Education and Formative Influences

Drabble was educated at the Mount School in York, a Quaker institution whose emphasis on seriousness and moral accounting left a trace in her later attention to conscience, compromise, and the costs of comfort. She read English at Newnham College, Cambridge, graduating in 1960, and became part of the first generation of women for whom elite education was newly imaginable at scale but still socially contested. At Cambridge she acted with the Footlights and began professional training at the Royal Shakespeare Company, experiences that strengthened her dialogue, timing, and sense of performed identity - the way people audition for one another in marriage, friendship, and work.

Career, Major Works, and Turning Points

In the early 1960s Drabble moved from acting toward writing, publishing her first novel, A Summer Bird-Cage (1963), a brisk, intimate portrait of educated young women measuring freedom against convention. Her own early adulthood included marriage to the actor Clive Swift and the demands of motherhood, which sharpened her focus on the lived economics of female choice. The breakthrough sequence of the later 1960s and 1970s - The Garrick Year (1964), Jerusalem the Golden (1967), The Millstone (1965), and especially The Needle's Eye (1972) - established her as a chronicler of contemporary England, alert to shifting class structures and the new ambivalences of sexual liberation. In The Middle Ground (1980) and The Radiant Way (1987), followed by A Natural Curiosity (1989) and The Gates of Ivory (1991), she widened her canvas to include crime, politics, and global aftermath, mapping how private lives are rerouted by institutions and by history itself. Alongside fiction she became a major editor and critic, notably for The Oxford Companion to English Literature, balancing the novelist's inwardness with the scholar's appetite for systems.

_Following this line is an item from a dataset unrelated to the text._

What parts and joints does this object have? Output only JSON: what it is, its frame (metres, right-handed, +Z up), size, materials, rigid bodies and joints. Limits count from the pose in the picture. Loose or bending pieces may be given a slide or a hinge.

Philosophy, Style, and Themes

Drabble's fiction is realist but never merely documentary: it is realism with nerves. Her signature method is to place a highly conscious protagonist inside a world that keeps changing the rules - money, marriage, childcare, class, professional status - and to record the mind as it bargains with circumstance. "When nothing is sure, everything is possible". In Drabble this is less a slogan than a psychological condition: uncertainty can be liberation, but it also produces the vertigo that makes people grasp at unsuitable lovers, dubious ideologies, or self-protective narratives.

She returned repeatedly to the domestic sphere not as refuge but as a pressure chamber where ideals are tested by fatigue, resentment, dependency, and loyalty. "Family life itself, that safest, most traditional, most approved of female choices, is not a sanctuary: It is, perpetually, a dangerous place". Her women are neither saints nor case studies; they are thinking bodies with obligations, desires, and contradictory ethics, often haunted by the fear that one wrong turn will become identity. "Nothing succeeds, they say, like success. And certainly nothing fails like failure". That hard social arithmetic - how reputation and confidence compound, and how missteps harden into stigma - gives her novels their moral edge and their compassion for characters trying to stay porous in a world that rewards hardness.

Legacy and Influence

Drabble helped define the postwar English novel of social intelligence, bringing feminist insight into the texture of everyday life without turning characters into mere arguments. Her work influenced later writers interested in the intersection of gender, class, and the welfare-state era's promises and betrayals, and it remains a key record of Britain moving from austerity to consumer modernity to late-century disillusion. If her plots often turn on marriages, children, and careers, her enduring subject is the self under historical pressure: how a person maintains honesty when roles multiply and when private feeling keeps colliding with public consequence.